Gossip

The high level Cassandra gossip protocol is explained here:

The Origin builds Gossip on top of Messaging Service which is in turn on top of TCP/IP sockets. In scylla, we also build Gossip on top of Messaging Service. However, scylla's Messaging Service builds on top of RPC infrastructure. As a result, we have a slightly different way of handling Gossip incoming and outgoing messages.

The basic data structure

Each node in a cluster maintains a map of every nodes it knows about including itself.

std::map<inet_address, endpoint_state> endpoint_state_map

All information about a node is stored in endpoint_state:

class endpoint_state {
     heart_beat_state _heart_beat_state;
     std::map<application_state, versioned_value> _application_state;
}

heart_beat_state contains a _generation field and _version field:

class heart_beat_state {
      int32_t _generation;
      int32_t _version;
}

_generation changes when the node is restarted. _version is updated every second in gms::gossiper::run().

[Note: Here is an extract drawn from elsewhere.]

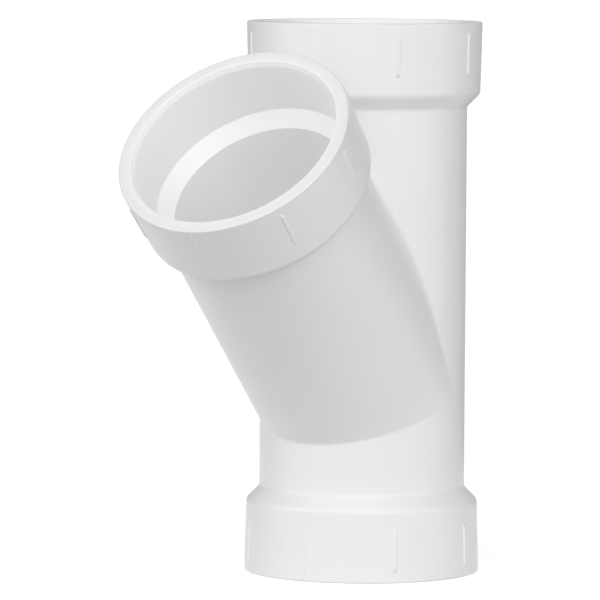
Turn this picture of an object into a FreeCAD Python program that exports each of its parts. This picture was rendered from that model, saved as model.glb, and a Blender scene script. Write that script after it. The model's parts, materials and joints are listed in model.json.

gms::application_state is an enum type which defines different types of information we want to gossip around. e.g. STATUS, LOAD, HOST_ID, ...

gms::versioned_value is used to represents the value of each gms::aplication_state.

The Gossip message

Gossip message exchanging looks very similar to the TCP three-way handshaking. Every round of gossip between two nodes consists of 3 messages.

1) SYN message

class gossip_digest_syn {
     sstring _cluster_id;
     sstring _partioner;
     std::vector<gossip_digest> _digests;
}

class gossip_digest {
     inet_address _endpoint;
     int32_t _generation;
     int32_t _max_version;
}

When A sends a SYN message to B, A starts a gossip round.

The SYN message basically tells B that A knows the nodes in _digests.

2) ACK message

class gossip_digest_ack {
     std::vector<gossip_digest> _digests;
     std::map<inet_address, endpoint_state> _map;
}

When B receives SYN message from A, it compares against the local endpoint_state_map and figures out:

What A knows but B doesn't. This information is stored in gossip_digest_ack::_digests
What B knows but A doesn't. This information is stored in gossip_digest_ack::_map

Then, B sends a ACK message back to A.

3) ACK2 message

class gossip_digest_ack2 {
     std::map<inet_address, endpoint_state> _map;
}

When A receives a ACK message from B. A applies the application_state B tells A and send back what B wants to know by sending a ACK2 message.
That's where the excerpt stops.